I wrapped away and got my husband to scour the attic for boxes for mailing, and then printed out address labels which I’d been wise enough to store on my computer through the years.  I was feeling pretty good about myself.
Then the Grinch crept into the breakfast room.  “You know you should print these with a bold font to make it easier to read.” 
“Mmmm Hmmm.”
“And if you wouldn’t skip a line between each line on the address, I’d only need one piece of tape to stick them on the package.”
Just two sentences, and then I lost it. “So what if it takes two pieces of tape!!!!  I’m sick of you finding fault with me!”
As I noted in an entry a while back, I discovered that I wasn’t perfect way back in 1948 when the photo of the Christmas pageant arrived and I realized that my hands were crooked. (See picture below.) This alarming fact distressed me mightily then, and actually I got some pretty severe corrections to my imperfections throughout my life.  My hair wasn’t curly like Shirley Temples, so I endured Tonettes to fix that problem, beginning at age two.  I made some “B’s” on my report card, and actually some “U’s” (in conduct…always my most difficult subject!)  One of those was in Kindergarten, and the note said that it was because I sat on my foot instead of with both feet on the floor like a proper child.  It wasn’t until I was in second grade and Mrs. Williams noticed that my feet didn’t TOUCH the floor and made a cigar box to go under my desk that that little problem got fixed. 
A lot of my imperfections never got fixed.  I always had so much to say that I couldn’t wait my turn.  I was more prone to go off alone and read a book than to socialize with playmates at times.  I didn’t have a “sweet disposition”….something highly prized by the adults in my world.  I just couldn’t do too much about that…I spoke out when I shouldn’t about things I had opinions about.  I still do, and it annoys some people, and often embarrasses my family and sometimes even me.
After seventy years, I’ve pretty well made peace with my imperfection.  I’m so sorry when I say something that I shouldn’t and causes someone pain…I truly never mean to be cruel…I just have an innate inability to lie very well.  But other than that, I’m okay with my imperfections.  In general I think imperfect things are a bit more interesting.  I like the Impressionists way better than painters whose works look more like a photo.  I like designers who do unlikely combinations….I finally kind of like ME!
So why do I still react to the people in my life who are trying to fix my imperfections?  I’m not exactly sure.  I know from some of my studies that their comments are usually perceived immediately as criticism, and not the helpful kind.  Their comments seem to me to ignore all the things I’ve actually done right, and zero in on the ones I’ve missed. I feel like I should be able to say to myself, “So what?” and just move on.  And most of the time I do, but today I didn’t.  Today I had done so many things right that going back and correcting the one or two I hadn’t was just too much.

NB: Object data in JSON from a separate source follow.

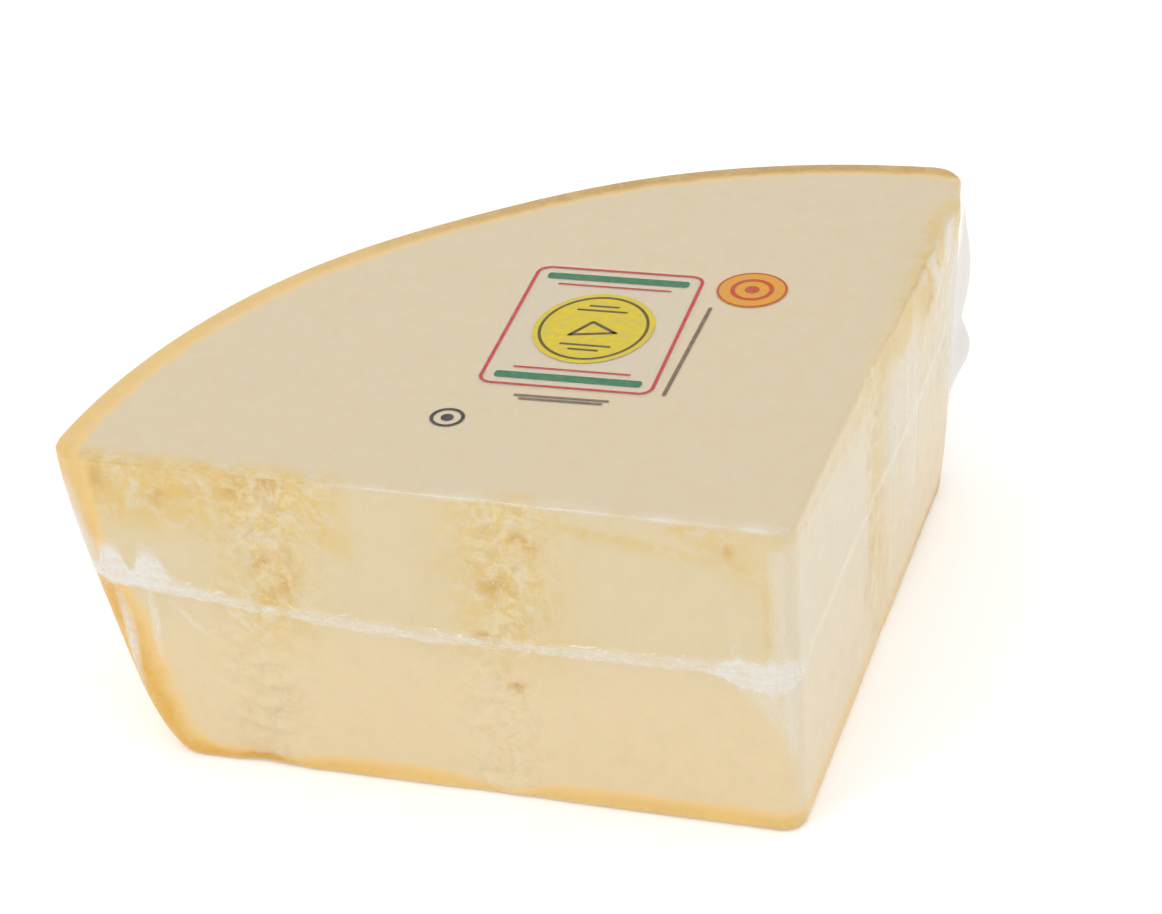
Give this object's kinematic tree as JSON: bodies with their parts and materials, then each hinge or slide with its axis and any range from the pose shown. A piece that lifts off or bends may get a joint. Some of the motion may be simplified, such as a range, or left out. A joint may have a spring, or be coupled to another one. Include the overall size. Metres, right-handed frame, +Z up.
{
  "type": "hard cheese wedge in clear film",
  "caption": "Quarter of the lower half of a large hard-cheese wheel, vacuum sealed in clear film with a crumpled seam round its sides and print on top.",
  "frame": {"origin": "centre of the bounding box, on the base", "axes": "+Z up; -Y out of the front cut face; +X out of the right cut face. The wheel's own axis is the upright edge between the two cuts, at about x 0.103, y -0.105"},
  "size_m": [0.2184, 0.2172, 0.096],
  "materials": {
    "sealed_cheese": "clear glossy film drawn tight over pale straw-coloured cheese paste and a thin golden rind"
  },
  "bodies": {
    "root": {"sealed_cheese_wedge": "sealed_cheese"}
  },
  "joints": []
}
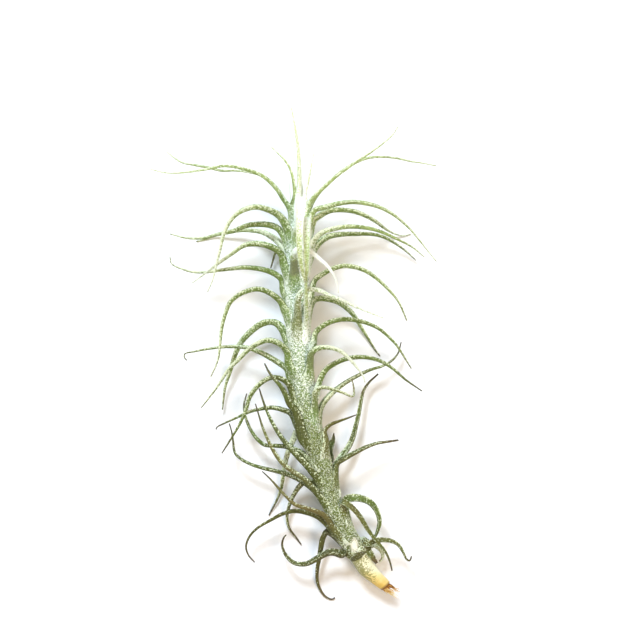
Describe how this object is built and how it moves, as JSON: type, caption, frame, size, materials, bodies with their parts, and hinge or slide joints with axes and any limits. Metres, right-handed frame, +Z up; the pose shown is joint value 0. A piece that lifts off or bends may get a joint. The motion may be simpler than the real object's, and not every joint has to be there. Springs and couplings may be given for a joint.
{
  "type": "tillandsia stellifera",
  "caption": "Small caulescent air plant lying on its side: a curved stem clasped by narrow silvery leaves that arch out and back, with a bare torn lower end.",
  "frame": {"origin": "on the table, under the middle of the plant's bounding box", "axes": "+Y towards the growing tip along the plant's length, +X to the right seen from above with the tip away from the viewer, +Z up from the table"},
  "size_m": [0.0594, 0.1025, 0.0328],
  "materials": {
    "leafy_stem": "matte, covered in fine silvery scales",
    "bare_stem_end": "smooth, dull, cream to ochre",
    "frayed_fibres": "dry fibres, matte"
  },
  "bodies": {
    "root": {"leafy_stem": "leafy_stem", "bare_stem_end": "bare_stem_end", "frayed_fibres": "frayed_fibres"}
  },
  "joints": []
}
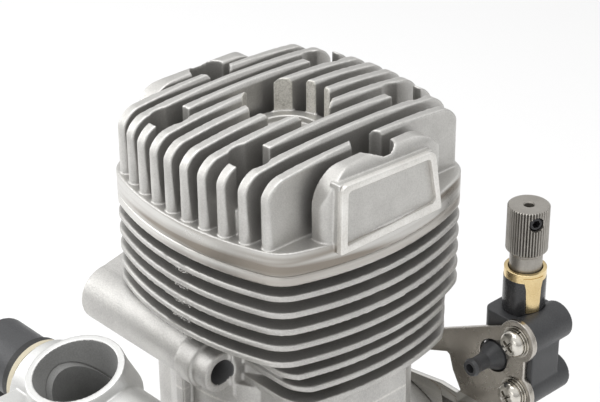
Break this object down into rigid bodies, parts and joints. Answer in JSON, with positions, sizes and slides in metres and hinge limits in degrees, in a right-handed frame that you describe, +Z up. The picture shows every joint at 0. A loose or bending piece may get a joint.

I’ll calm down by this evening and I’ll be swept away by the sound of several hundred little boys singing Christmas Carols.  I'll probably apologize for my outburst.  Tomorrow will be a better day.  I’d be willing to bet I won’t be perfect tomorrow either, but I'll be pretty good, and that's okay with me.  To my knowledge the only perfect human was born in a stable a long time ago, and even he got cranky once or twice.